- _WHAT IS NEEDED_
Set down only the lines running from the one with "for number in" to the one with "if empty is", both lines included, exactly as they stand, please.
━━━━━━━━━━━━━━━━━━━━━━━━━━━━━━
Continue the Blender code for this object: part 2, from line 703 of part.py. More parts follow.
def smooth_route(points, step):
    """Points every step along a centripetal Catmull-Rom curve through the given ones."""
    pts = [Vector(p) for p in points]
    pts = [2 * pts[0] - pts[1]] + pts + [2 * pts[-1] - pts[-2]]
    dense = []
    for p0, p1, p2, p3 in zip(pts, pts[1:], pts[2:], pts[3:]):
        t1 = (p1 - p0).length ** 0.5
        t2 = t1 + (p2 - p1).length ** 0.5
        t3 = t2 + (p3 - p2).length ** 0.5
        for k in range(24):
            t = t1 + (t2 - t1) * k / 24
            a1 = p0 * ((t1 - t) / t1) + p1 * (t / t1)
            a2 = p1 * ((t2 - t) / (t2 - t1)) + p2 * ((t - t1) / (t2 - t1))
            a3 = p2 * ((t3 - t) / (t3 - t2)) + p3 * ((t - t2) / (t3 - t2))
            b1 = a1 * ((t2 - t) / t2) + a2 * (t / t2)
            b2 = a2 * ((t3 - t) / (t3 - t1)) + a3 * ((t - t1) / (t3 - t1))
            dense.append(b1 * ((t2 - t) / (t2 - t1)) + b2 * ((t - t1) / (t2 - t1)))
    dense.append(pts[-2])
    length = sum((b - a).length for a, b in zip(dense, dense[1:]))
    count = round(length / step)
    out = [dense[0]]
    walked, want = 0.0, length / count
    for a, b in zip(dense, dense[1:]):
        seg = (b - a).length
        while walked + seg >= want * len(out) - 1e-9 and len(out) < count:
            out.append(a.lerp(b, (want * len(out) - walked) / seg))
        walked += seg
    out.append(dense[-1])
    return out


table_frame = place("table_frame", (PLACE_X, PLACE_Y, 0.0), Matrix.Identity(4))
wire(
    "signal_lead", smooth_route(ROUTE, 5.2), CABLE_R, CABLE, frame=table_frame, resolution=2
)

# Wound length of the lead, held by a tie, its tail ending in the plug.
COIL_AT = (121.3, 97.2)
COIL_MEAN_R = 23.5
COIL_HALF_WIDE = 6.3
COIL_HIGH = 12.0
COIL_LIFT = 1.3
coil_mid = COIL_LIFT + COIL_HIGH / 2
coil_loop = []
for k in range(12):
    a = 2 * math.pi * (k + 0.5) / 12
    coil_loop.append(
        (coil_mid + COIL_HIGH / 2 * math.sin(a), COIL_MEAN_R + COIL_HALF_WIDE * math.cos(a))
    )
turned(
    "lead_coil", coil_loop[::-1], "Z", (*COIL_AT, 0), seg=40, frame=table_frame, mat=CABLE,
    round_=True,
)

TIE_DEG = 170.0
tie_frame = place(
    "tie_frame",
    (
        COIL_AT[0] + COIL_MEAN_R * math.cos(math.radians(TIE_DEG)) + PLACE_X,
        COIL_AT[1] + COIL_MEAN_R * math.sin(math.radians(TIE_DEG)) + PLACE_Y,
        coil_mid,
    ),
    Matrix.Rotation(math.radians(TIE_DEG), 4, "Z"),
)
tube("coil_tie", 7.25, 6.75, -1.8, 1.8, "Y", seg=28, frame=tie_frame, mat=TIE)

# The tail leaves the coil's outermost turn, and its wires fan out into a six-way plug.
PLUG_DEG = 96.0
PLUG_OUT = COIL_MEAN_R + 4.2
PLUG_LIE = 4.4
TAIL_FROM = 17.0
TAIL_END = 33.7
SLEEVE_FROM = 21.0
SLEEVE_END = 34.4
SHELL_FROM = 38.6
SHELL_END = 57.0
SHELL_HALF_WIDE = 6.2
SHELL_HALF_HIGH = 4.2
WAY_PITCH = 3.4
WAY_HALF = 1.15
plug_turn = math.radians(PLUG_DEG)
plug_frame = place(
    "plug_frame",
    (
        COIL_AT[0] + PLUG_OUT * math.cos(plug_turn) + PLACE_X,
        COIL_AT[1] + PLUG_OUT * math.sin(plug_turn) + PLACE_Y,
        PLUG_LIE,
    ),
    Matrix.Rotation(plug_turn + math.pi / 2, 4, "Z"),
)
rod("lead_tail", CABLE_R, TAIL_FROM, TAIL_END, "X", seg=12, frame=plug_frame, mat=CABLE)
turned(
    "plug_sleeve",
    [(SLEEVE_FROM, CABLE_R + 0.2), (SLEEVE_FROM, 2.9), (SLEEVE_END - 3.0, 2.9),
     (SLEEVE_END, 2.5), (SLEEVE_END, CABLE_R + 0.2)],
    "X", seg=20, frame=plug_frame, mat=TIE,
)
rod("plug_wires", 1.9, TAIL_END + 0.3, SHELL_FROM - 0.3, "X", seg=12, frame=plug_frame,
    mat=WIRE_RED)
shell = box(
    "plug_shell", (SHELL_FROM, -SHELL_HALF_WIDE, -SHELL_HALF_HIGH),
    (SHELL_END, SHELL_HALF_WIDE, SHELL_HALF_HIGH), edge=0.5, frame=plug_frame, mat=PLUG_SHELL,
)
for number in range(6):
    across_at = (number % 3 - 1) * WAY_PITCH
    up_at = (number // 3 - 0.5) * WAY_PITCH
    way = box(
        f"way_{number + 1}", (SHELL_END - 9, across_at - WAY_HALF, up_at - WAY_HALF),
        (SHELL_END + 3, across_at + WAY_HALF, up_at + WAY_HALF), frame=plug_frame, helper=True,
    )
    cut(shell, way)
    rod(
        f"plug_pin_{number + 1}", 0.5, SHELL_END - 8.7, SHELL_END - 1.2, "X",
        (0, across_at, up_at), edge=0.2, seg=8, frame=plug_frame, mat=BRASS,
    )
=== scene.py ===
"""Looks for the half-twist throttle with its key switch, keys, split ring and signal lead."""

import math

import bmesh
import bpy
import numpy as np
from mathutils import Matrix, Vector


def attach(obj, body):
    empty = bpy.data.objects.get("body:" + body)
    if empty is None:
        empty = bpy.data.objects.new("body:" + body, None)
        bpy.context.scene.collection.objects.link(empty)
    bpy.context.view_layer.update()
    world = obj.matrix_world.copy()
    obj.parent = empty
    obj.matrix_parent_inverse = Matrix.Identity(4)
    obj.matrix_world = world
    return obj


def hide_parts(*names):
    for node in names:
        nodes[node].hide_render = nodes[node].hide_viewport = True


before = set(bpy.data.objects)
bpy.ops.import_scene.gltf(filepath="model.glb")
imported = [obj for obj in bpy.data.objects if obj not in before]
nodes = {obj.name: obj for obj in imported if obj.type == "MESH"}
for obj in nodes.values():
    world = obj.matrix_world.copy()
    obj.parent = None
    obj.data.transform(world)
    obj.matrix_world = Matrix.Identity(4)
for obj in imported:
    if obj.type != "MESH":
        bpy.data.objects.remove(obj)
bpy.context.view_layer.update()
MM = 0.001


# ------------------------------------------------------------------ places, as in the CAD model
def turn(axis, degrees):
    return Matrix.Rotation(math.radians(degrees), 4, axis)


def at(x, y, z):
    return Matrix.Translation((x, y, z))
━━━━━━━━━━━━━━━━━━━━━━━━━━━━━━
- _EXPECTED OUTPUT_
for number in range(6):
    across_at = (number % 3 - 1) * WAY_PITCH
    up_at = (number // 3 - 0.5) * WAY_PITCH
    way = box(
        f"way_{number + 1}", (SHELL_END - 9, across_at - WAY_HALF, up_at - WAY_HALF),
        (SHELL_END + 3, across_at + WAY_HALF, up_at + WAY_HALF), frame=plug_frame, helper=True,
    )
    cut(shell, way)
    rod(
        f"plug_pin_{number + 1}", 0.5, SHELL_END - 8.7, SHELL_END - 1.2, "X",
        (0, across_at, up_at), edge=0.2, seg=8, frame=plug_frame, mat=BRASS,
    )
=== scene.py ===
"""Looks for the half-twist throttle with its key switch, keys, split ring and signal lead."""

import math

import bmesh
import bpy
import numpy as np
from mathutils import Matrix, Vector


def attach(obj, body):
    empty = bpy.data.objects.get("body:" + body)
    if empty is None:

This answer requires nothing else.